- Stated problem
Below is a listing. Quote from it, exactly, the lines from the one containing "What three.js and" down to the one containing "[24, 35, 29]", both ends included, and nothing else.

[Stored records]
>> start

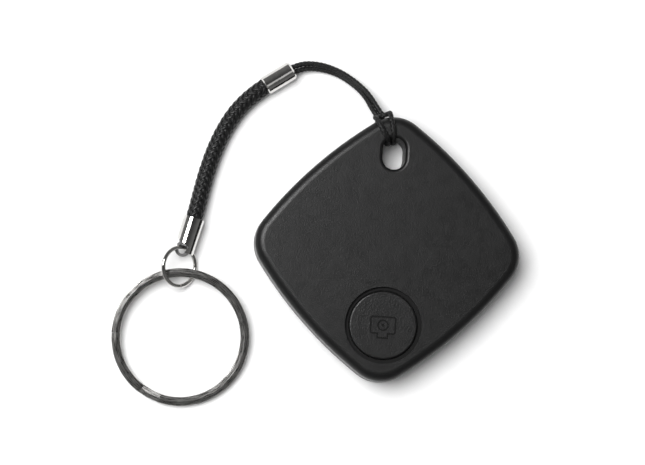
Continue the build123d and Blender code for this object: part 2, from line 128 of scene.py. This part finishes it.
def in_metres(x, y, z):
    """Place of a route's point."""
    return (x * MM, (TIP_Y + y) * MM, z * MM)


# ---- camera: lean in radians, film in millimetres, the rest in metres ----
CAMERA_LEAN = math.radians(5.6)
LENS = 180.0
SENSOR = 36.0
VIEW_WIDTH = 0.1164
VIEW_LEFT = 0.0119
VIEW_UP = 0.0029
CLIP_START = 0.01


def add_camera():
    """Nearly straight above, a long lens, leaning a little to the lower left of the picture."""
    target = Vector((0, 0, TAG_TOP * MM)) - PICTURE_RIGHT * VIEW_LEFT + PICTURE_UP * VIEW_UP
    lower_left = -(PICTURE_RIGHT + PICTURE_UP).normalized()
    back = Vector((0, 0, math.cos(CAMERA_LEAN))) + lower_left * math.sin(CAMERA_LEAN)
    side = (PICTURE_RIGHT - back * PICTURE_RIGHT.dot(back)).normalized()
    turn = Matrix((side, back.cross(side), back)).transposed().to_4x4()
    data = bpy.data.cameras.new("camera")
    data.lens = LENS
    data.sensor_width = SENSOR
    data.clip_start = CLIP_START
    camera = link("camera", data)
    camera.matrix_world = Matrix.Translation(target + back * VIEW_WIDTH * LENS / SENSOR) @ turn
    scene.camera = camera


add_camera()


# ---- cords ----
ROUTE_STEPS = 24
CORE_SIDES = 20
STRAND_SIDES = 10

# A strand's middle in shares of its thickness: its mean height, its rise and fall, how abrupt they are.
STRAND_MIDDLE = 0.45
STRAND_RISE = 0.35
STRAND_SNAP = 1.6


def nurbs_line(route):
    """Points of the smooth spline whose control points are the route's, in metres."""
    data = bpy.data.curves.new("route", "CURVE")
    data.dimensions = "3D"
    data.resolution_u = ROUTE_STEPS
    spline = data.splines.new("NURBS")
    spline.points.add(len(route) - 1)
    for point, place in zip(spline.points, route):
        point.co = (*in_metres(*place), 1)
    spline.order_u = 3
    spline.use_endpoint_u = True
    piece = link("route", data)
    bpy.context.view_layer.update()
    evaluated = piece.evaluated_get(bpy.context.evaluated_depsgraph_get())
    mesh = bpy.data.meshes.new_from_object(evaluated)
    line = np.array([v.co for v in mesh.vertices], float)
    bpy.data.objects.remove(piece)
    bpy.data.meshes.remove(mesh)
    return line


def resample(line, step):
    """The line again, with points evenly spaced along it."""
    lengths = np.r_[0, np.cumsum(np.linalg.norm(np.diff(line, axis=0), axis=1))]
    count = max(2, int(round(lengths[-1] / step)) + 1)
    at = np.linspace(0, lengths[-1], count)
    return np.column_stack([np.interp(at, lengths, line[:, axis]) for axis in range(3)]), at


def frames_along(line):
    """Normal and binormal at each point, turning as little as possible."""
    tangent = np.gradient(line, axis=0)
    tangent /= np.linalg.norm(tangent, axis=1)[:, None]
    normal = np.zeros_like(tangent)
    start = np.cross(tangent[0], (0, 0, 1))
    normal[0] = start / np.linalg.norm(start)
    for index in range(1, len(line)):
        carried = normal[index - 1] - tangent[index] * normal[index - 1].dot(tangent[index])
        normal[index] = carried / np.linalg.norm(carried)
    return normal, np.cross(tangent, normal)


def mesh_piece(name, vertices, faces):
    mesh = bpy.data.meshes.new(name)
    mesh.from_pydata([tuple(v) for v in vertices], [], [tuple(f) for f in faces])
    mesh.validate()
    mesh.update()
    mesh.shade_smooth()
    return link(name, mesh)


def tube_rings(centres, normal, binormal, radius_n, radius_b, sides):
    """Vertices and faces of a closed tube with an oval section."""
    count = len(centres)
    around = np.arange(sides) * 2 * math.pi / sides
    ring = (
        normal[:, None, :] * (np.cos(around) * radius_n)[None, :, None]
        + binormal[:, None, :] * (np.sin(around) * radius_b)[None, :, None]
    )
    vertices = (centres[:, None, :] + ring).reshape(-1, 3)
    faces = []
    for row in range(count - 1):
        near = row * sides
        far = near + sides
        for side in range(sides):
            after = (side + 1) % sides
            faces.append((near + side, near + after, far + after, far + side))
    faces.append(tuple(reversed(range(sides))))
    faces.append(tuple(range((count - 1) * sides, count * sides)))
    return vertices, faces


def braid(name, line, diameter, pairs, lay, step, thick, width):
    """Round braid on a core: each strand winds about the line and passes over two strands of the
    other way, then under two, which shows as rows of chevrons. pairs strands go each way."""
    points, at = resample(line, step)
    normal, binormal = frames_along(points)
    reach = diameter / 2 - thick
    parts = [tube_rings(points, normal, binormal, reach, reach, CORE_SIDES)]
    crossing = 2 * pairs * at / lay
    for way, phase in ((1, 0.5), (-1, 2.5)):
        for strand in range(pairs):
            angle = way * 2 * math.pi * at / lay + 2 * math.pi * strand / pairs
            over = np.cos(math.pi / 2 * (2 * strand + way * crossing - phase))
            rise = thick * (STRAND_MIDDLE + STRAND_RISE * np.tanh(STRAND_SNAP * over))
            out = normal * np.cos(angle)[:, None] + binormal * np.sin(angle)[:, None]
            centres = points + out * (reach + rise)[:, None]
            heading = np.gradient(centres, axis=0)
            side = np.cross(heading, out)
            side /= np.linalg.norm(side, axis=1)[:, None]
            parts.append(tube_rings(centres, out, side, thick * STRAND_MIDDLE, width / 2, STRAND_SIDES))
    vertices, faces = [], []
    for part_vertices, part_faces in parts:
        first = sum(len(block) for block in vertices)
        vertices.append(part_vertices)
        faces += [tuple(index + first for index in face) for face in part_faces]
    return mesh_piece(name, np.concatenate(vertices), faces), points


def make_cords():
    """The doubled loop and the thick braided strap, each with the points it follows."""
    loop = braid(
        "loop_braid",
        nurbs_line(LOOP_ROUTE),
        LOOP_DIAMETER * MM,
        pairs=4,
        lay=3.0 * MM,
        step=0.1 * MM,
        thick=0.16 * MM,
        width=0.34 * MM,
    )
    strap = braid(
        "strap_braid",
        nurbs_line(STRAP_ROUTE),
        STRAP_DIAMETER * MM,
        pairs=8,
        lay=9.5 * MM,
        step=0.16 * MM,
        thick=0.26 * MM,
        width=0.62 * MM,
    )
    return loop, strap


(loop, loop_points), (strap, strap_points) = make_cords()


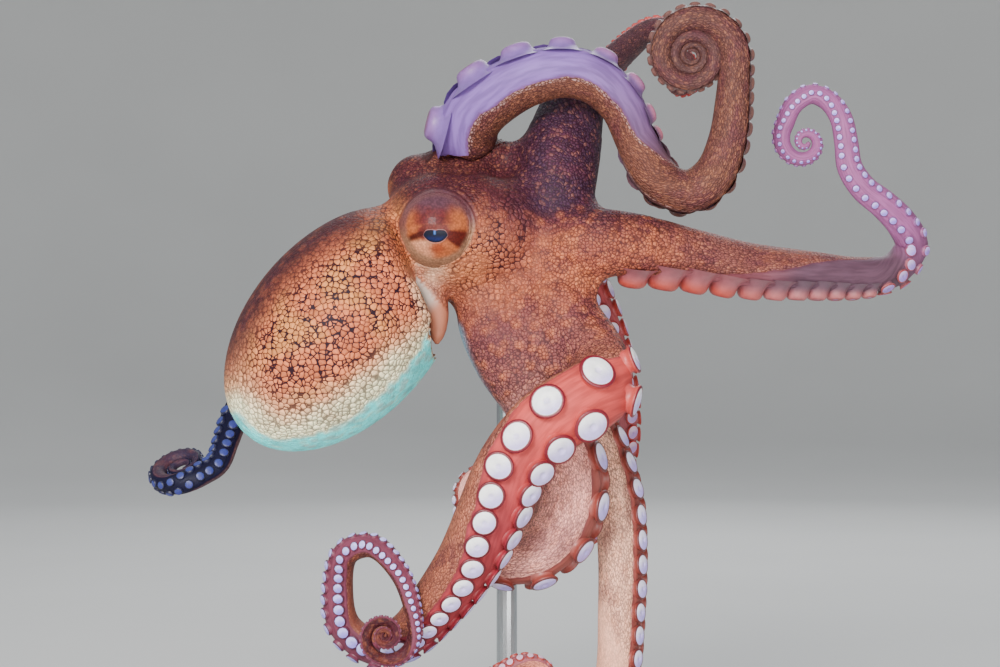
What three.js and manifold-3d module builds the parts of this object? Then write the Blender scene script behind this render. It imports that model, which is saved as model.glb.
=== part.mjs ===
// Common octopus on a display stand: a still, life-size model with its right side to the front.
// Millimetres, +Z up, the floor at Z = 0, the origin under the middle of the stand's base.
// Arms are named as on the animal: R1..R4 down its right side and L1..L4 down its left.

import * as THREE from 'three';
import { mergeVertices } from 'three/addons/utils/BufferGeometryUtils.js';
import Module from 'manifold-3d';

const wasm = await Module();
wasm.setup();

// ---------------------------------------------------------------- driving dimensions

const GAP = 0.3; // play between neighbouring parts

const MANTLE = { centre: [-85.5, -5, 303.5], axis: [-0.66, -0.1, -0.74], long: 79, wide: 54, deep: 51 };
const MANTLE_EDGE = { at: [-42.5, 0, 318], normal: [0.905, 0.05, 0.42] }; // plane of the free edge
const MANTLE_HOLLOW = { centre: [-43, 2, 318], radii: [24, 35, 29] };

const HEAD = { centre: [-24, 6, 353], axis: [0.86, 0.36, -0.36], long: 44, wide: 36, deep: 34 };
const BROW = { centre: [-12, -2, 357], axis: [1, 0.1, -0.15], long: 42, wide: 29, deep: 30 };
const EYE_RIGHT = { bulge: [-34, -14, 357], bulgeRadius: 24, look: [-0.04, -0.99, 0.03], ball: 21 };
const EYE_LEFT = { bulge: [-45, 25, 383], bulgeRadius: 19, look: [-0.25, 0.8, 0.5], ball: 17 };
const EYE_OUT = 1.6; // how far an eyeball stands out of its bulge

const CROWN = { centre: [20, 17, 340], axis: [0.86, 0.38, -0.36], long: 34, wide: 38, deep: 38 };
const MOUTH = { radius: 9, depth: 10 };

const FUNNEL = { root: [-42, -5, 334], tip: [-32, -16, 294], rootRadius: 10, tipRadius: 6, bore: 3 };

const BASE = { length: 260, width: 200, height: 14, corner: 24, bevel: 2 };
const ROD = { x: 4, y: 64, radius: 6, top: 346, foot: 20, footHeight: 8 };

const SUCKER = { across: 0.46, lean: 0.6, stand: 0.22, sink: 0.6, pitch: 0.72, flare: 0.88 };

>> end

- Written reply
What three.js and manifold-3d module builds the parts of this object? Then write the Blender scene script behind this render. It imports that model, which is saved as model.glb.
=== part.mjs ===
// Common octopus on a display stand: a still, life-size model with its right side to the front.
// Millimetres, +Z up, the floor at Z = 0, the origin under the middle of the stand's base.
// Arms are named as on the animal: R1..R4 down its right side and L1..L4 down its left.

import * as THREE from 'three';
import { mergeVertices } from 'three/addons/utils/BufferGeometryUtils.js';
import Module from 'manifold-3d';

const wasm = await Module();
wasm.setup();

// ---------------------------------------------------------------- driving dimensions

const GAP = 0.3; // play between neighbouring parts

const MANTLE = { centre: [-85.5, -5, 303.5], axis: [-0.66, -0.1, -0.74], long: 79, wide: 54, deep: 51 };
const MANTLE_EDGE = { at: [-42.5, 0, 318], normal: [0.905, 0.05, 0.42] }; // plane of the free edge
const MANTLE_HOLLOW = { centre: [-43, 2, 318], radii: [24, 35, 29] };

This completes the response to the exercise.